There is an exception to this holding in the consumer context. When the property subject to foreclosure is the borrower’s primary residence, compliance with Rule 4.3 prohibits a lawyer from drafting a waiver form for inclusion in a loan modification package for execution by the unrepresented borrower. In this context, preparation of the waiver form is tantamount to giving legal advice to an unrepresented person because the waiver prospectively eliminates a significant right or interest of the unrepresented person—the borrower’s right to notice of foreclosure upon default on the new or modified loan—and there is a substantial risk that an unsophisticated, distressed borrower will not understand this. See Proposed 2015 FEO 1.
Does it make a difference if the waiver is executed in conjunction with other lender prepared documents, such as a forbearance agreement, modification agreement, or reinstatement agreement?

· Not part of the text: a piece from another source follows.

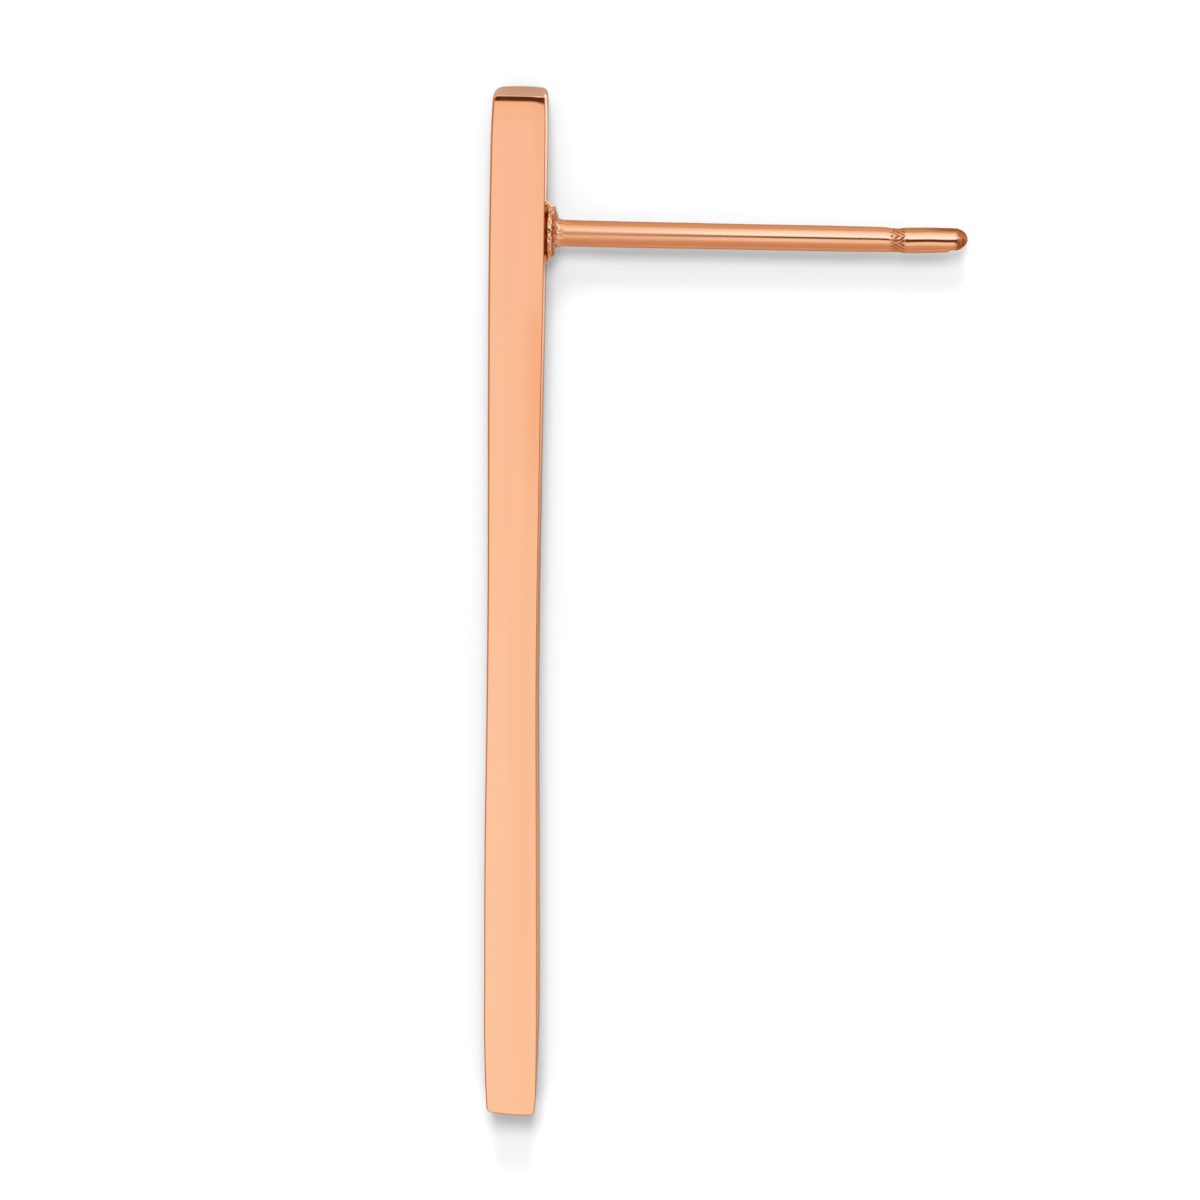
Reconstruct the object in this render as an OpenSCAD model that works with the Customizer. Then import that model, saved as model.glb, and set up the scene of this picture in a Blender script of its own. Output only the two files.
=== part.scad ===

Subject to the limitation noted in the last paragraph of Opinion #1 on drafting a waiver form for inclusion in a loan modification package for a loan secured by the unrepresented borrower’s primary residence, this does not make a difference. Comment  to Rule 4.3 clarifies that Rule 4.3 does not prohibit a lawyer from negotiating the terms of a transaction or settling a dispute with an unrepresented person. So long as the lawyer has explained that the lawyer represents an adverse party, the lawyer may inform the unrepresented person of the terms on which the lawyer's client will enter into an agreement or settle a matter and may prepare documents that require the unrepresented person's signature. In dealing with unrepresented Notice Parties, however, the lender’s lawyer must fully disclose that the lawyer represents the interests of the lender and will draft the documents consistent with the interests of the lender. The lawyer may not give any legal advice to the Notice Parties except the advice to obtain legal counsel. Rule 4.3.